9:00 (6) FOOTBALL | The Green Bay Packers versus the Carolina Panthers.

TUESDAY 4

7:30 (2) THINKING BIG | REBECCA MACKINNON: NEWS IN THE DIGITAL AGE | Former CNN Asia correspondent MacKinnon discusses how modern interactive communication — specifically blogs — has changed the way people consume news. Ah yes, the institutionalization of the unreliable reporter. | Until 8 pm

8:00 (64) BASEBALL | Divisional-series playoff action.

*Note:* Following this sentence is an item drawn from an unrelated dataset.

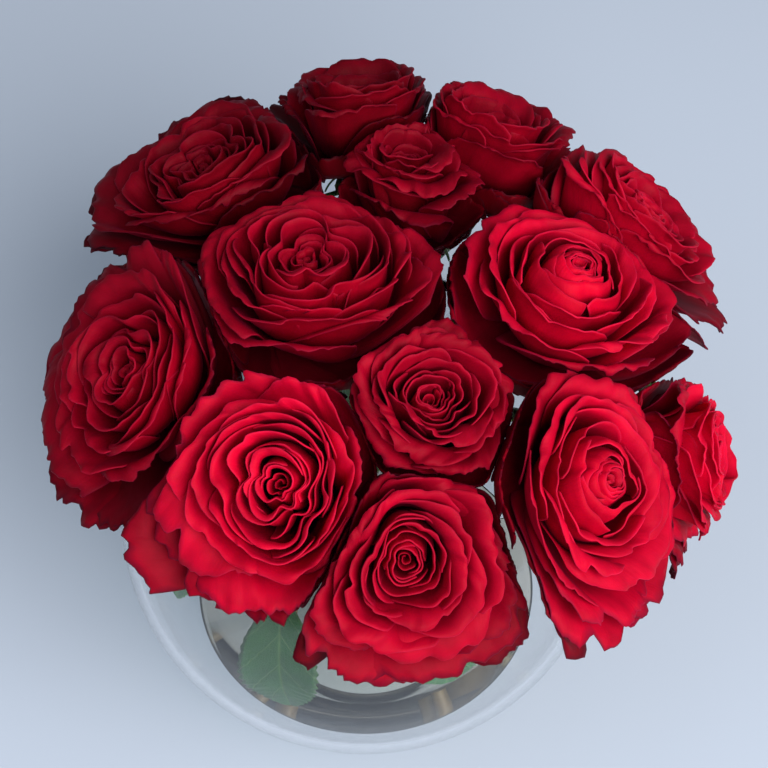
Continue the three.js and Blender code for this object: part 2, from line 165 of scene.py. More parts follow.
class PetalSettings(bpy.types.PropertyGroup):
    """Sizes and colours of the petals"""

    thickness: length_setting("Petal thickness", "Thickness in a petal's middle", 0.0006)
    petals: bpy.props.IntProperty(
        name="Petals", description="Petals of each rose, besides its scroll and guard petals",
        default=28, min=8, max=60,
    )
    colour: colour_setting("Petal colour", "Colour of a petal's face", "BE0024")
    # A petal's deeper colour towards its foot: partly its own, partly painted shade deep in the bloom
    foot_and_painted_shade_colour: colour_setting("Deep colour", "Colour towards a petal's foot", "720012")
    # Colour of a painted pale pink sheen along every petal's margin
    painted_rim_sheen_colour: colour_setting("Margin colour", "Colour of a petal's dry margin", "D82A58")
    back_colour: colour_setting("Back colour", "Colour of a petal's paler back", "B8103A")
    dry_colour: colour_setting("Dry colour", "Colour of an old petal's dried margin", "4C0A24")


class StemSettings(bpy.types.PropertyGroup):
    """Sizes and colours of the stems and leaves"""

    radius: length_setting("Stem radius", "Radius of each stem", 0.003)
    thorn_spacing: length_setting("Thorn spacing", "Distance between thorns along a stem", 0.022)
    thorn_length: length_setting("Thorn length", "Length of a thorn", 0.0055)
    colour: colour_setting("Stem colour", "Colour of the stem's skin", "4E7A3A")
    leaf_colour: colour_setting("Leaf colour", "Colour of a leaf's upper face", "17621F")
    leaf_back: colour_setting("Leaf back colour", "Colour of a leaf's lower face", "7E9C74")


class StageSettings(bpy.types.PropertyGroup):
    """Floor and light"""

    floor_colour: colour_setting("Floor colour", "Colour of the table", "B7C1CF")
    key_power: bpy.props.FloatProperty(
        name="Key light", description="Power of the soft lamp in front on the right",
        default=76.0, unit="POWER",
    )
    sky: bpy.props.FloatProperty(
        name="Room light", description="Strength of the light from all round", default=0.36, min=0.0
    )
    clear_sky: bpy.props.FloatProperty(
        name="Room seen in glass", description="Strength of the room as the glass shows it",
        default=0.42, min=0.0,
    )


# Curves and numbers


def mix(a, b, t):
    return a + (b - a) * t


def bezier(p0, p1, p2, p3, t):
    q = 1 - t
    return q**3 * p0 + 3 * q * q * t * p1 + 3 * q * t * t * p2 + t**3 * p3


def smooth(edge0, edge1, x):
    t = np.clip((x - edge0) / (edge1 - edge0), 0, 1)
    return t * t * (3 - 2 * t)


def ripple(x, knots, rng):
    """A random wavy line through a number of knots over x from -1 to 1."""
    values = rng.uniform(-1, 1, knots + 4)
    place = (np.asarray(x) * 0.5 + 0.5) * knots + 1
    low = np.clip(np.floor(place).astype(int), 0, knots + 2)
    t = place - low
    t = t * t * (3 - 2 * t)
    return values[low] * (1 - t) + values[low + 1] * t


# Where each rose stands


class Stand:
    """A rose's own frame, with Z along the bloom's axis, and how its heart is folded."""

    def __init__(self, rose):
        lean, side = radians(rose.lean), radians(rose.side)
        self.rose = rose
        self.axis = np.array([sin(lean) * cos(side), sin(lean) * sin(side), cos(lean)])
        turn = Vector((0, 0, 1)).rotation_difference(Vector(self.axis))
        self.turn = np.array(turn.to_matrix())
        self.base = np.array(rose.at, float)
        self.middle = self.base + 0.62 * rose.depth * self.axis
        rng = np.random.default_rng(CREASE_SEED + rose.number)
        count, deep = {"quartered": (3, 0.7), "open": (3, 0.2), "domed": (3, 0.28)}[rose.heart]
        turns = (np.arange(count) + rng.uniform(-0.4, 0.4, count)) * tau / count + rng.uniform(0, tau)
        self.creases = [(turn, deep * rng.uniform(0.5, 1.0), rng.uniform(0.2, 0.45)) for turn in turns]
        self.twist = rng.choice([-1, 1]) * rng.uniform(0.9, 1.3) * (1.7 if rose.heart == "quartered" else 1)
        self.lobes = rng.uniform(0, tau, 2)

    def creased(self, points):
        """Presses the rings of petals in along a few creases, then winds them round the heart."""
        rose = self.rose
        x, y, height = np.moveaxis(points, -1, 0)
        out = np.hypot(x, y)
        share = out / rose.radius
        angle = np.arctan2(y, x)
        pressed = 0.05 * np.sin(2 * angle + self.lobes[0]) + 0.04 * np.sin(3 * angle + self.lobes[1])
        for turn, deep, width in self.creases:
            apart = (angle - turn + pi) % tau - pi
            pressed = pressed + deep * (0.3 - np.exp(-((apart / width) ** 2))) * smooth(0.62, 0.18, share)
        out = out * (1 + pressed * smooth(0.1, 0.6, height / rose.depth))
        angle = angle + self.twist * np.clip(1 - share, 0, 1) ** 2
        return np.stack([out * np.cos(angle), out * np.sin(angle), height], -1)

    def placed(self, points):
        """Points of the bloom's own frame, creased and their heart pushed aside, in the object's frame."""
        rose = self.rose
        points = self.creased(points)
        out = np.hypot(points[..., 0], points[..., 1]) / (1.12 * rose.radius)
        share = np.clip(1 - out**2, 0, 1) * smooth(0.05, 0.65, points[..., 2] / rose.depth)
        pushed = points + share[..., None] * np.array([*rose.heart_at, 0.0])
        return pushed @ self.turn.T + self.base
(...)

8:00 (44) GLOBE TREKKER | MEXICO CITY GUIDE | Trekker Justine Shapiro does Mexico City, where, in addition to the markets and architecture, she samples too much tequila, a bullfight, and the Virgin of Guadalupe Festival. | Until 9 pm

9:00 (2) FRONTLINE | THE O.J. VERDICT | Ten years after footballer O.J. Simpson got away with murder, the infamous "trial" still influences the way people look at our criminal-justice system. Which is to say that now even white people don’t trust the courts to work. Personally, we’ve been holding out hope that such nonsense could happen only in LA. To be repeated tonight at 2 and 5 am, and, on Channel 44, at 2 am | Until 10 pm

9:00 (10) MY NAME IS EARL | Jason Lee tackles an original (gasp!) TV premise: a comedy about a not-too-bright hick in search of redemption, and it works. Danger: if the writers "evolve" Earl’s character and make him any brighter or more sophisticated, they could ruin a very good thing. | Until 9:30 pm

10:00 (2) WIDE ANGLE | I 1-800-INDIA | It’s bad enough that we outsource low-paying jobs to India, where the people we hire often work 80 hours a week for even less than minimum wage. Now that practice is beginning to change the culture, as well as the economy, of India. To be repeated tonight at 3 am | Until 11 pm

WEDNESDAY 5

7:30 (2) THINKING BIG | JAMES MCLURKIN: ALMOST HUMAN | Actually, McLurkin is (as far as anyone knows) completely human. But he works at MIT’s AI Lab and envisions a future where sophisticated robots will do all our dirty work — like searching for bodies in collapsed buildings and going to the Registry of Motor Vehicles. | Until 8 pm

8:00 (2) GREAT PERFORMANCES | FROM SHTETL TO SWING | A look at the children of Jewish immigrants to New York’s Lower East Side who made it big in American music by modernizing (and African-Americanizing) their Yiddish musical roots. To be repeated tonight at 3 am on Channel 44. | Until 9 pm

THURSDAY 6

7:30 (2) THINKING BIG | ROSALIND WILLIAMS: TECHNOLOGY, SCIENCE, AND HUMANITIES | MIT historian Williams discusses the necessity for the sci-tech crowd to get in touch with everyone else’s feelings. | Until 8 pm

8:00 (64) BASEBALL | Divisional-series playoff action.